El camino de ascenso a la segunda planta de la clínica se le hizo bastante pesado, en parte por el frío que sentía en sus adentros, que le hacía ir con los músculos tensos y temblorosos, y en parte porque los ascensores estaban abarrotados de gente y no tenía ganas de formar parte de la aglomeración humana dentro del habitáculo del elevador. Con lo que decidió subir caminando por la escalera.

La primera planta, al menos la parte que Eduardo vio, estaba atestada de personas que se distribuían en enormes colas a lo largo del pasillo central, en cuyos laterales se disponían las consultas de los médicos especialistas. Algunos de los pacientes que ya habían sido atendidos iban en dirección hacia las escaleras para salir del gentío. Los que habían recibido un diagnóstico benévolo caminaban con esa especie de estúpida felicidad que sobreviene al saber que iban a continuar viviendo unos cuantos días más, infame alegría de los desgraciados. Dos o tres de éstos se le quedaron mirando al cruzarse con él, ya que, con el gesto que llevaba, parecía estar gravemente enfermo, y quizá lo estuviera, pero no era capaz de sentirlo. Una persona lo miró fijamente a los ojos con una cálida mirada de compasión, cosa que otrora le hubiera resultado de lo más molesta y desagradable, pero, en ese momento, ni tan siquiera se planteó el devolverle una mirada cargada de rabia y odio, cosas que tampoco sentía ya.

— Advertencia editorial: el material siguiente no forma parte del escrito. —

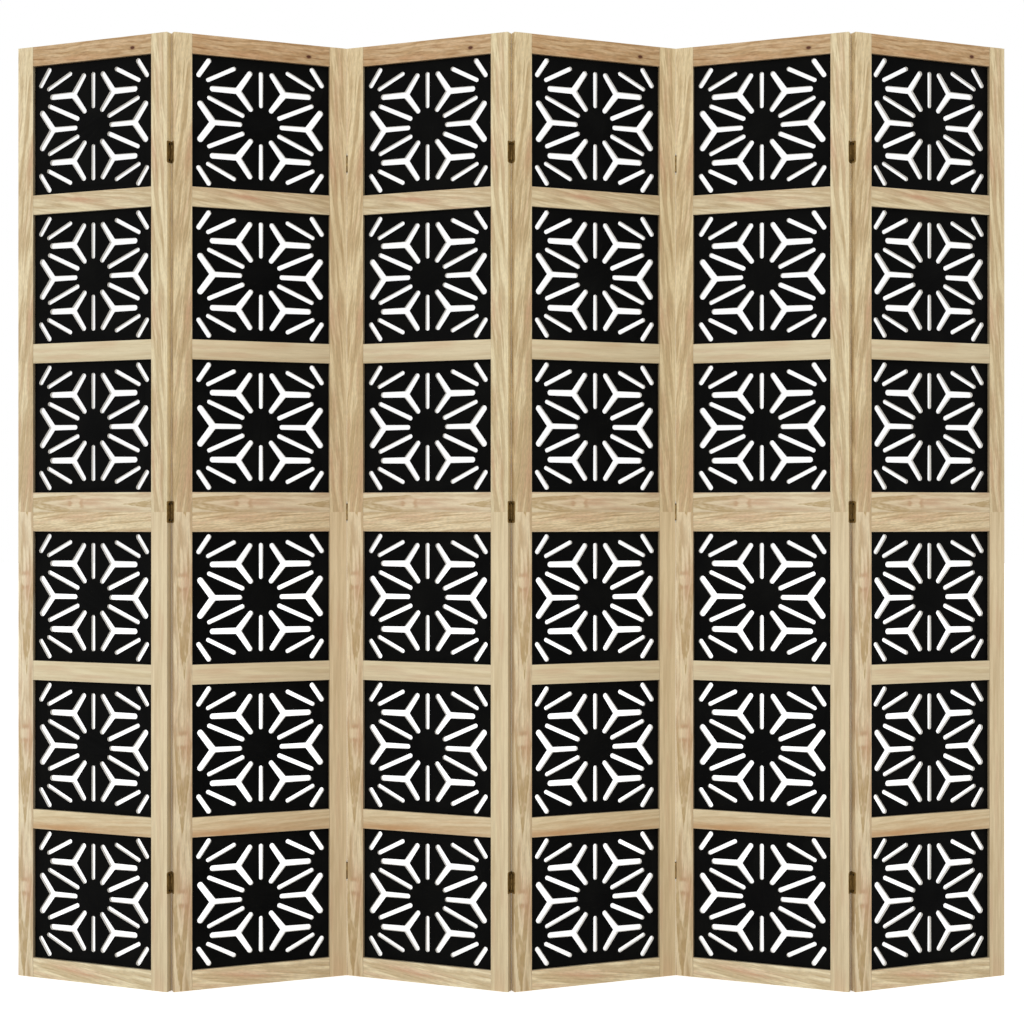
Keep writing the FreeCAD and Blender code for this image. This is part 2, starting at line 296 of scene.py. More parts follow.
class PlanedGrain(EffectGroup):
    """The grain of a planed board: streaks, rings around a heart, flames, blushes, a knot and fine fibre.

    Inside the group a board is measured in millimetres: X along it, Y across its face and Z through it.
    """

    eye_from_tip = 181.0
    lead = 80.0
    flame_bands = (
        (-90, 0.5), (-62, 0.36), (-12, 0.08), (-3, 0.3), (2, 1.0), (22, 0.86), (36, 0.98), (46, 0.72),
        (60, 1.0), (72, 0.74), (90, 0.96), (104, 0.5), (114, 0.06), (130, 0.16), (142, 0.62), (168, 0.8),
        (200, 0.66), (250, 0.5),
    )

    def __init__(self) -> None:
        """Builds the group, with an input for every figure that a board can have."""
        inputs = [("Place", "Vector", None), ("Tone", "Color", None)]
        inputs += [(label, kind, None) for _, label, kind in BoardFinish.figures()]
        outputs = (("Color", "Color"), ("Roughness", "Float"), ("Height", "Float"))
        super().__init__("planed grain", inputs, outputs)
        bench = self.bench
        self.along, self.across, self.through = bench.split(bench.enlarge(self.inside["Place"], 1 / mm))
        self.grain_line = self.follow_grain()
        self.wire()

    def sum(self, *terms: object) -> Socket:
        """Adds sockets and numbers up."""
        total = terms[0]
        for term in terms[1:]:
            total = self.bench.math("ADD", total, term)
        return total

    def product(self, *factors: object) -> Socket:
        """Multiplies sockets and numbers."""
        total = factors[0]
        for factor in factors[1:]:
            total = self.bench.math("MULTIPLY", total, factor)
        return total

    def less(self, first: object, second: object) -> Socket:
        """Takes the second away from the first."""
        return self.bench.math("SUBTRACT", first, second)

    def over(self, first: object, second: object) -> Socket:
        """Divides the first by the second."""
        return self.bench.math("DIVIDE", first, second)

    def spot(self, length: object, width: object, across: object, drift: float) -> Socket:
        """Gives a stretched place for noise, with its own drift for each seed.

        Args:
            length: How long the noise's features are.
            width: How wide they are.
            across: The measure across the board that they follow.
            drift: What sets this noise apart from the others.

        Returns:
            The place's socket.
        """
        join = self.bench.node("CombineXYZ")
        seed = self.inside["Seed"]
        places = (
            self.sum(self.over(self.along, length), self.product(seed, 0.71 + drift)),
            self.sum(self.over(across, width), self.product(seed, 1.37 - drift)),
            self.sum(self.over(self.through, width), 3.1 * drift),
        )
        for socket, place in zip(join.inputs, places):
            self.bench.feed(socket, place)
        return join.outputs[0]

    def follow_grain(self) -> Socket:
        """Measures across the board from a line that leans and wanders with the grain."""
        leaning = self.less(self.across, self.product(self.along, self.inside["Lean"]))
        wander = self.bench.noise(self.spot(140.0, 45.0, self.across, 5.3), detail=1.0)
        return self.sum(leaning, self.product(self.less(wander, 0.5), 2.0, self.inside["Meander"]))

    def phase(self, start: object) -> Socket:
        """Measures along the board from the last repeat of something.

        Args:
            start: Where one of the repeats lies.

        Returns:
            The distance's socket.
        """
        repeat = self.inside["Figure Repeat"]
        share = self.bench.math("FRACT", self.over(self.less(self.along, start), repeat))
        return self.product(share, repeat)

    def rings(self) -> Socket:
        """Draws late wood, as lines that darken slowly and end sharply, around the log's heart."""
        depth = self.sum(self.through, self.inside["Heart Depth"])
        side = self.less(self.grain_line, self.inside["Heart Across"])
        reach = self.bench.math("SQRT", self.sum(self.product(side, side), self.product(depth, depth)))
        reach = self.sum(reach, self.product(self.knot_push, self.inside["Knot Size"], 1.6))
        ring = self.bench.math("FRACT", self.over(reach, self.inside["Ring Spacing"]))
        rise = self.bench.math("POWER", ring, 2.2)
        line = self.product(rise, self.bench.step(ring, 0.84, 1.0, 1.0, 0.0))
        fade = self.bench.noise(self.spot(220.0, 22.0, self.grain_line, 1.9), detail=1.0)
        return self.product(line, self.bench.step(fade, 0.35, 0.6, 0.3, 1.0))

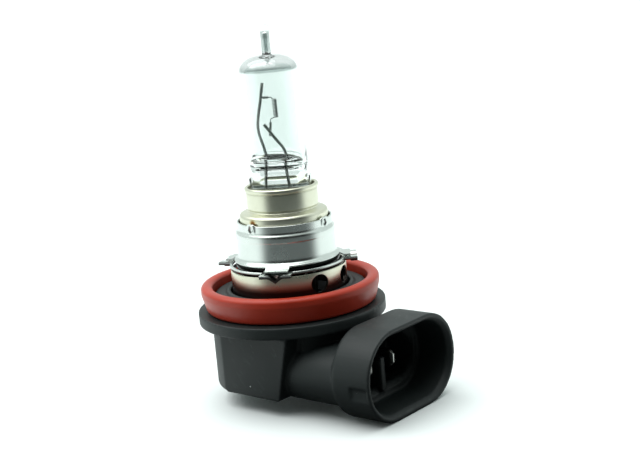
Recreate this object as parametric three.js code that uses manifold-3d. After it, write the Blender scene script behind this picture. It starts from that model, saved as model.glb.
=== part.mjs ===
// Halogen headlight bulb with a three-lug metal cap, a red seal ring and a two-blade side connector.
// Millimetres. The origin is the centre of the flat base, +Z runs up the bulb's axis to the exhaust tip,
// and +X points out of the connector's mouth.

import * as THREE from 'three';
import { mergeVertices } from 'three/addons/utils/BufferGeometryUtils.js';
import Module from 'manifold-3d';

const wasm = await Module();
wasm.setup();

// Clearances and facet counts
const joinGap = 0.3; // between pieces that touch on the real bulb
const weldGap = 0.1; // between small pieces that are welded or crimped together
const turnedSteps = 48;
const glassSteps = 32;
const wireSides = 6;

// Connector housing: round body, flange, spigot for the seal, and the barrel to the connector
const bodyRadius = 13.4;
const bodyTop = 10.5;
const bodyCorner = 0.5;
const bodyFlat = 12.4; // half the distance between the two flats on its sides
const endFaceLow = 6.5; // the flats end in a face that leans out towards the flange
const endFaceHigh = 9.1;
const endFaceInner = 9.3;
const flatStart = -4.9;
const flangeRadius = 15.5;
const flangeTop = 12.4;
const spigotRadius = 12.45;
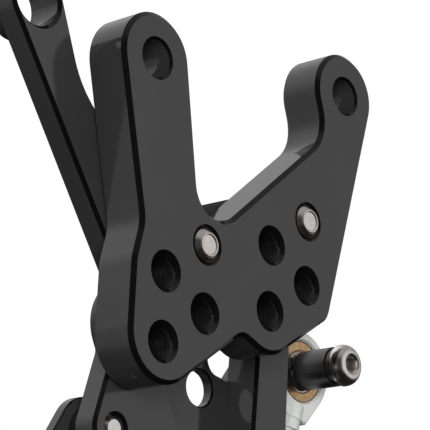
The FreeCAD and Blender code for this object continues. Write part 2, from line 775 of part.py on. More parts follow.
def rod_end(name, rotation, at):
    """Cast eye, neck and threaded shank, built about the ball centre with the shank along -Z."""
    shape = belt([(0.0, 0.0, v.eye_ring_r), (-v.neck_r, -v.neck_end, 0.0), (v.neck_r, -v.neck_end, 0.0)])
    body = doc.addObject("PartDesign::Body", name + "_body")
    doc.recompute()
    circles = [("0", "0", "race_r", (0.0, 0.0, v.race_r))]
    sketch = face_sketch(body, name + "_outline", [shape], circles)
    eye = body.newObject("PartDesign::Pad", name + "_pad")
    eye.Profile = sketch
    eye.Midplane = True
    drive(eye, Length="eye_ring_wide")
    doc.recompute()
    half = v.eye_ring_wide / 2
    bevel(body, lambda e: lies_at(e, half) or lies_at(e, -half), "ring_bevel", name + "_bevel")
    neck_at = ("0", "0", "-neck_end")
    neck = rod(name + "_neck", "neck_r", "neck_end - race_r - cut_margin", neck_at, along="z")
    collar = rod(name + "_collar", "collar_r", "collar_end - neck_end", ("0", "0", "-collar_end"), along="z")
    shank = rod(name + "_shank", "shank_r", "shank_end - collar_end", ("0", "0", "-shank_end"), along="z")
    return place(fuse(name + "_raw", body, neck, collar, shank), at, rotation)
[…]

La segunda planta estaba más tranquila, al fondo del amplio pasillo que se abría al terminar de subir las escaleras se podía ver un gran cartel anaranjado en el que ponía, escrito con grandes letras negras, Objetos perdidos. Eduardo dirigió sus pasos hacia allí y llegó a una sala de espera donde varias personas aguardaban sentadas en las postrimerías de una ventanilla, tras la que había una chica joven sumida en sus quehaceres frente a la pantalla del ordenador. Se acercó para preguntar.

—¿La sección de... —trató de recordar las palabras del doctor—... Miembros y vísceras?

—El pasillo que queda justo enfrente, al final —respondió la muchacha sin levantar la vista de la pantalla, al tiempo que tecleaba a toda velocidad con sus dedos.

Encaró el pasillo indicado, que era más estrecho y angosto que el que llevaba hasta el departamento, y al final alcanzó la sección que buscaba, como indicaba el cartel informativo situado sobre otra ventanilla igual a la anterior: Miembros y vísceras. En este lugar la sala de espera era muy pequeña, a duras penas cabían las tres sillas que estaban pegadas una a la otra. Fue hasta la ventanilla.

—Hola —dijo al hombre que estaba detrás del cristal abierto—. He perdido mi corazón.

—Deme su tarjeta sanitaria, por favor. Puede sentarse y esperar, si lo desea —respondió.

Eduardo se sentó, no por deseo sino, otra vez, por esa inercia que para él era como el hilo de Ariadna que le guiaba a través del laberinto de los días. En ese momento se dio cuenta de que empezaba a sentir menos frío, ya que sus músculos se estremecían con menor virulencia. Y, a medida que disminuía el frío, tomaba conciencia de que apenas sentía ya nada. Por un instante fugaz y quebradizo, se planteó lo dificultoso que se le iba a hacer continuar viviendo sin su corazón, con todo lo que ello traía parejo, pero el instante quedó fulminado por un nuevo pensamiento que venía a decir... Tal vez lleve toda la vida viviendo sin él...

Se acomodó en la incómoda silla y se dispuso a esperar, tal vez eternamente, imaginando que sentía lo mismo que los penados a cadena perpetua.